The mission to Europa is said to take place in the early to mid-2020s, while the one to Enceladus, dubbed Enceladus Life Finder (ELF), would launch before the end of the year 2021. The ELF project is one of many submitted to NASA's Discovery Program, which considers and selects missions that are both low-cost and highly focused on specific locations of the solar system.

The Discovery Program received some two dozen submissions, and by next month NASA should have narrowed it down to only a handful. The team of scientists behind the ELF project believe they have a strong chance of winning, however only one finalist will be selected in September 2016.

The oceans of Enceladus can only be found beneath miles of ice, so trying to collect samples of the environment from a landed mission wouldn't be practical. Instead, ELF plans to collect from the geysers discovered in 2005 on Enceladus' south polar region.

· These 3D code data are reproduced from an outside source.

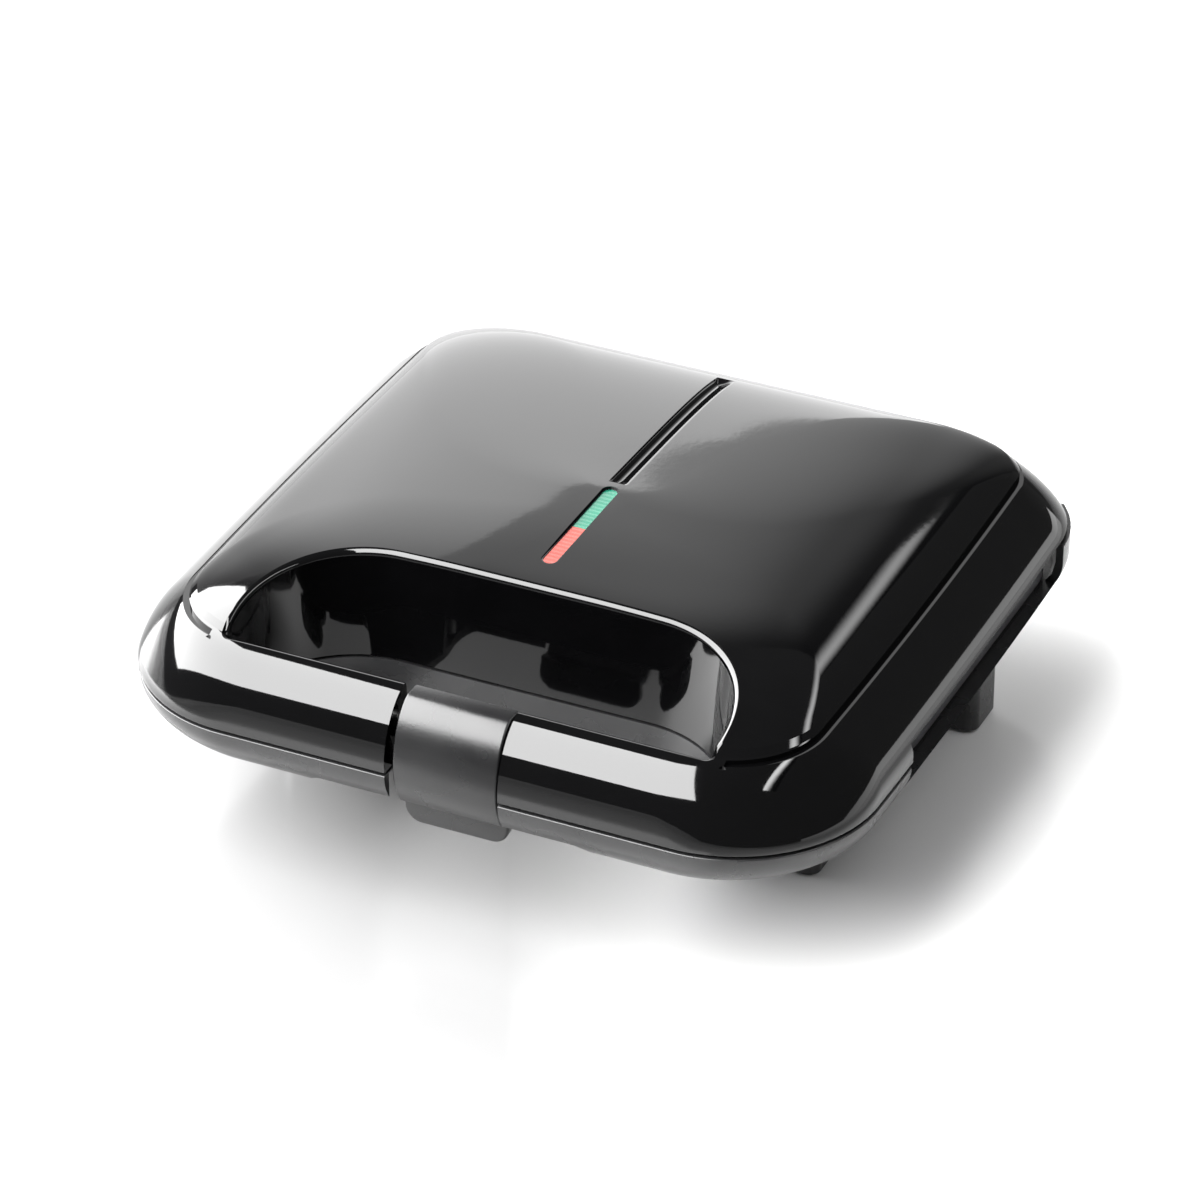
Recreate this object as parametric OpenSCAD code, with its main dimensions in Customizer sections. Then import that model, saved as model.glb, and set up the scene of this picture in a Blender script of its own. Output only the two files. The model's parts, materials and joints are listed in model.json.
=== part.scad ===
// Donut maker: a clamshell baker with a crowned, hinged lid, two six-ring die plates,
// a front latch in the split handle and four feet. Millimetres, +Z up, the table at z = 0,
// the front towards -Y. Most positions are measured from the middle of the seam outline.

/* [Housing] */
// Width over the bowed sides
body_w = 236; // [230:1:250]
// Depth of the seam between lid and base
body_d = 226; // [222:1:236]
// How far each long side bows out
side_bow = 1.8; // [0.6:0.1:3]
// Height of the seam above the table
seam_z = 48; // [47:0.5:56]
// Gap between the front edges of lid and base
seam_gap = 1; // [0.6:0.1:1.6]
// Wall thickness of the moulded covers
wall = 2.4; // [2:0.1:2.8]
// Plain upright skirt of the lid below its rolled rim
skirt_h = 2.5; // [2:0.1:4]
// Height of the lid's rolled rim
rim_h = 20.6; // [19:0.1:24]
// Step from the rim up to the crown
step_h = 1.6; // [1:0.1:2.4]
// Rise of the crown above its step
crown_h = 12.1; // [11:0.1:16]
// How far the base's rear corners stand out behind the lid
rear_pod = 3; // [2:0.1:5]
// Depth of the tub under the seam
tub_h = 35; // [34:0.5:40]

/* [Side windows] */
// How far behind the plates' front edge the windows start
window_in_front = 5; // [3:1:15]
// How far before the plates' rear edge the windows end
window_in_back = 21; // [17:1:35]
// How far the lid's edge is raised over the windows
window_up = 7; // [6:0.1:8]
// How far the base's edge drops under the windows
window_down = 8; // [7.6:0.1:9]

/* [Finger opening] */
// Half width of the opening at the top of the lid
finger_hw = 78; // [70:0.5:82]
// Distance of its straight edge from the front of the seam
finger_front = 15; // [14:0.1:17]
// Distance of its far edge from the front of the seam
finger_back = 59.3; // [56:0.1:59.5]
// Radius of its far corners
finger_r = 35; // [25:1:38]
// Thickness of the wall around it
finger_wall = 2.2; // [1.8:0.1:2.4]
// How much narrower each side is at the seam
finger_draft = 2.8; // [1:0.1:4]
// Half width of the hole through the floor of the base
finger_floor_hw = 46; // [40:1:60]

/* [Lid trim] */
// Width of the groove between rim and crown
groove_w = 2; // [1.4:0.1:2.4]
// Depth of the groove
groove_depth = 1.2; // [0.6:0.1:1.4]
// How far beside the finger opening the groove ends
groove_past = 4; // [2:0.5:8]
// Width of the indicator window
pill_w = 5.4; // [5:0.1:7]
// Length of the indicator window
pill_l = 47; // [40:1:52]
// Distance of the window's front end from the finger opening
pill_gap = 11.7; // [9.7:0.5:13.7]
// Frame of the window around its lenses
bezel_t = 0.5; // [0.4:0.1:0.8]
// Width of the channel behind the window
channel_w = 6.1; // [5:0.1:8]
// Depth of the channel
channel_depth = 0.9; // [0.5:0.1:1.2]

/* [Die plates] */
// Distance of a plate's sides from the sides of the seam
plate_side = 7; // [6.5:0.5:9]
// Distance of its front edge from the finger opening
plate_gap_front = 4.7; // [3.7:0.5:5.7]
// Distance of its rear edge from the rear of the seam
plate_rear = 14; // [13:0.5:15]
// Corner radius of a plate
plate_r = 26; // [24:1:27]
// Height of a plate's upright edge
plate_h = 7.2; // [6.5:0.1:7.4]
// Thickness of a plate's deck
deck_t = 2.5; // [2:0.1:3]
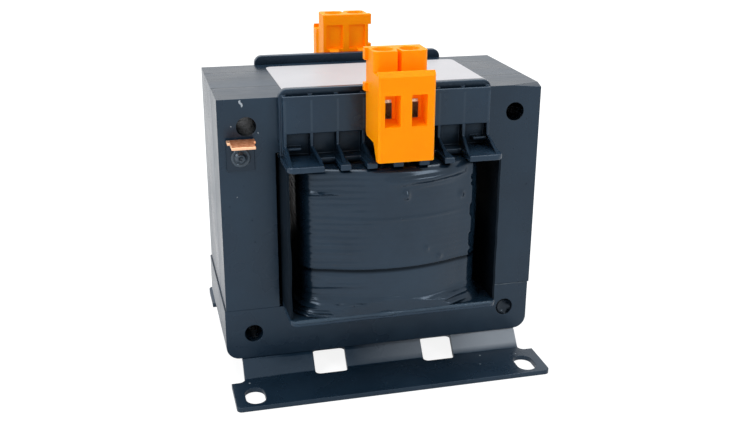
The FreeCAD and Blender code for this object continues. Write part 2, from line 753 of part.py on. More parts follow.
def on_front(shape):
    """Place a piece drawn in the block's own frame on the front carrier."""
    placed = shape.mirror(vec(0, 0, 0), vec(0, 1, 0))
    placed.translate(vec(BLOCK_SHIFT, -BLOCK_BACK, 0))
    return placed


def lead_wire(x):
    """One lead: up from the winding through its flange slot, then back to the bar's tail."""
    r = LEAD_DIAMETER / 2
    y = -(BLOCK_BACK + tail_face() + LEAD_SETBACK)
    z0 = COIL_TOP - WINDING_END_GAP
    z1 = BAR_UNDERSIDE - BAR_TAIL + BAR_THICKNESS + LEAD_DIAMETER
    bend = z1 - LEAD_BEND
    middle = LEAD_BEND * (1 - math.sqrt(0.5))
    rise = Part.LineSegment(vec(x, y, z0), vec(x, y, bend)).toShape()
    curve = Part.Arc(
        vec(x, y, bend), vec(x, y + middle, z1 - middle), vec(x, y + LEAD_BEND, z1),
    ).toShape()
    end = Part.LineSegment(
        vec(x, y + LEAD_BEND, z1), vec(x, y + LEAD_SETBACK, z1),
    ).toShape()
    path = Part.Wire([rise, curve, end])
    circle = Part.Wire(Part.makeCircle(r, vec(x, y, z0), vec(0, 0, 1)))
    return path.makePipeShell([circle], True, False)


def terminal_block_nodes():
    """Every piece of both blocks, by node name."""
    nodes = {}

    def to_rear_carrier(shape):
        moved = to_rear(shape)
        moved.translate(vec(REAR_BLOCK_SHIFT, 0, 0))
        return moved

    sides = (("front", lambda s: s), ("rear", to_rear_carrier))
    for side, place in sides:
        nodes[f"{side}_terminal_housing"] = place(on_front(housing()))
        for pole, x in zip(("left", "right"), pole_places()):
            nodes[f"{side}_{pole}_clamp_cage"] = place(on_front(clamp_cage(x)))
            nodes[f"{side}_{pole}_clamp_screw"] = place(on_front(clamp_screw(x)))
            nodes[f"{side}_{pole}_contact_bar"] = place(on_front(contact_bar(x)))
            nodes[f"{side}_{pole}_lead"] = place(lead_wire(x + BLOCK_SHIFT))
    return nodes


# Label, earth tab and rivet


def rating_label():
    x0 = LABEL_SHIFT - LABEL_WIDTH / 2
    half = LABEL_DEPTH / 2
    return box(x0, x0 + LABEL_WIDTH, -half, half, CORE_TOP, CORE_TOP + LABEL_THICKNESS)


def earth_tab():
    """A plate flat on the core's face, bent forwards into a push-on blade with shoulders."""
    x, z = rivet_axis()
    top = tab_top()
    face = CORE_FACE
    wide = TAB_PLATE_WIDTH / 2
    narrow = TAB_BLADE_WIDTH / 2
    side_view = [
        (-face, top - TAB_SHEET - TAB_PLATE_HEIGHT),
        (-face, top),
        (-face - TAB_BLADE_REACH, top),
        (-face - TAB_BLADE_REACH, top - TAB_SHEET),
        (-face - TAB_SHEET, top - TAB_SHEET),
        (-face - TAB_SHEET, top - TAB_SHEET - TAB_PLATE_HEIGHT),
    ]
    tab = prism_across(side_view, x - wide, x + wide)
    tab = round_edges(
        tab, vec(1, 0, 0), TAB_SHEET,
        lambda m: abs(m.y + face) < 0.01 and abs(m.z - top) < 0.01,
    )
    shoulder = -face - TAB_SHOULDER
    tip = -face - TAB_BLADE_REACH - 1
    for side in (-1, 1):
        x0, x1 = sorted((x + side * narrow, x + side * (wide + 1)))
        tab = tab.cut(box(x0, x1, tip, shoulder, top - TAB_SHEET - 1, top + 1))
    hole = rod(
        vec(x, -face - TAB_SHEET - 1, z), vec(0, 1, 0), RIVET_SHANK_DIAMETER / 2, TAB_SHEET + 2,
    )
    return tab.cut(hole)


def earth_rivet():
    """The rivet that holds the tab: shank in the core, a flat ring and a dome."""
    x, z = rivet_axis()
    face = -CORE_FACE - TAB_SHEET
    out = vec(0, -1, 0)
    shank = rod(
        vec(x, face, z), vec(0, 1, 0), RIVET_SHANK_DIAMETER / 2, TAB_SHEET + RIVET_SHANK_DEPTH,
    )
    head = Part.makeCone(
        RIVET_HEAD_DIAMETER / 2, RIVET_HEAD_DIAMETER / 2 - RIVET_HEAD_HEIGHT / 2,
        RIVET_HEAD_HEIGHT, vec(x, face, z), out,
    )
    dome_r = RIVET_DOME_DIAMETER / 2
    sphere_r = (dome_r ** 2 + RIVET_DOME_HEIGHT ** 2) / (2 * RIVET_DOME_HEIGHT)
    front = face - RIVET_HEAD_HEIGHT
    ball = Part.makeSphere(sphere_r, vec(x, front + sphere_r - RIVET_DOME_HEIGHT, z))
    dome = ball.common(box(x - dome_r - 1, x + dome_r + 1, front - 2, front + 0.2, z - 4, z + 4))
    return joined([shank, head, dome])


# Assembly


def build():
    bracket = foot_bracket()
    nodes = {
        "e_lamination_stack": e_stack(),
        "i_lamination_stack": i_stack(),
        "foot_bracket_front": bracket,
        "foot_bracket_rear": to_rear(bracket),
        "bracket_weld_beads": weld_beads(),
        "coil_former": coil_former(),
        "side_cheek_left": side_cheek(-1),
        "side_cheek_right": side_cheek(1),
        "rating_label": rating_label(),
        "earth_tab": earth_tab(),
        "earth_rivet": earth_rivet(),
    }
    nodes.update(coil_layers())
    nodes.update(terminal_block_nodes())
    return nodes


os.makedirs("parts", exist_ok=True)
for name, shape in build().items():
    shape.exportStep(f"parts/{name}.step")
    print(f"{name}: {len(shape.Solids)} solid, {shape.Volume:.1f} mm3, valid {shape.isValid()}")
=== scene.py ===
# %% [markdown]
# # A varnished mains transformer, dressed for a close look
#
# The solid model gives every piece its true place and size. This lesson adds what the eye
# expects of the real thing: the eased edges of dipped varnish, the tape's folds round the coil,
# the satin of moulded plastic, and bare copper on the earth blade. Lengths are in metres, so
# one small helper writes them as millimetres.

# %% Load the solid model
import math
import random

import bmesh
import bpy
from mathutils import Matrix, Vector, noise


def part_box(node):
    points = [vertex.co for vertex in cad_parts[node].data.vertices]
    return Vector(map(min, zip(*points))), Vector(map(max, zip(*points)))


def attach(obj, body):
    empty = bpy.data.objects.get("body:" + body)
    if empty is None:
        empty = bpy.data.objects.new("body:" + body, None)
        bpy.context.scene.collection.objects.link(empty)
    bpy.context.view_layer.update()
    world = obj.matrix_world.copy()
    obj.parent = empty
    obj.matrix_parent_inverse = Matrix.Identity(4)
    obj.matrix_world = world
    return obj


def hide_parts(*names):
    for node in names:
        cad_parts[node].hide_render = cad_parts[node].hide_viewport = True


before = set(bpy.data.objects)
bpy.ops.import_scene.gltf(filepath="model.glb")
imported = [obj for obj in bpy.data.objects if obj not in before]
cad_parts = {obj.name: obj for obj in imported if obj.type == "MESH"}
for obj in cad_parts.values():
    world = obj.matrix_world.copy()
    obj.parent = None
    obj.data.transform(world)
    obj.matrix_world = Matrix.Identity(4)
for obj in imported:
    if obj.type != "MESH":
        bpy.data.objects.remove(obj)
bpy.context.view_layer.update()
STILL = "transformer"
MM = 0.001

# %% [markdown]
# ## The camera
#
# The camera stands where the photographer's did. Its place was worked out from the core, whose
# size is a standard one: a point is known, three angles turn the camera, and the focal length
# sets how fast the far edges draw together. A longer lens would flatten the block.

# %% Place the camera
CAMERA_SPOT_MM = (-71.0018, -286.6027, 149.2498)
CAMERA_RIGHT = (0.968728, -0.248028, 0.006905)
CAMERA_UP = (0.078402, 0.332383, 0.939880)
CAMERA_BACK = (-0.235411, -0.909947, 0.341435)
CAMERA_LENS_MM = 46.846

camera_data = bpy.data.cameras.new("studio_camera")
camera_data.lens = CAMERA_LENS_MM
camera_data.sensor_width = 36
camera = bpy.data.objects.new("studio_camera", camera_data)
bpy.context.scene.collection.objects.link(camera)
turn = Matrix((CAMERA_RIGHT, CAMERA_UP, CAMERA_BACK)).transposed()
camera.matrix_world = Matrix.Translation(Vector(CAMERA_SPOT_MM) * MM) @ turn.to_4x4()
bpy.context.scene.camera = camera
print("camera at", [round(v, 4) for v in camera.location], "m, lens", camera_data.lens, "mm")

# %% [markdown]
# ## Helpers for colours and nodes
#
# Colours are written as they look on a screen, in sRGB hex, but light adds up in linear values,
# so one function turns the first into the second. Shader and geometry trees are both made of
# nodes with settings and links, so one small function serves them all. The few kinds of node
# that come back often, such as arithmetic, noise and bump, have a short form of their own.


# %% Colour and node helpers
def hex_linear(code):
    """An sRGB hex colour as linear red, green, blue and alpha."""
    values = [int(code[i:i + 2], 16) / 255 for i in (1, 3, 5)]
    linear = [v / 12.92 if v <= 0.04045 else ((v + 0.055) / 1.055) ** 2.4 for v in values]
    return (*linear, 1.0)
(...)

These geysers are powered by Saturn's gravitational pull, and seem to emit water ice and other carbon-containing organics.

As a member of the ELF team says, "It's free samples, we don't need to land, drill, melt or do anything like that." The plume from the icy jets were discovered, and have been flown through, by Cassini, however that spacecraft isn't built to check for alien life. This would be ELF's exact goal, meaning if it's selected by NASA, the project would have a unique purpose within the low-cost program.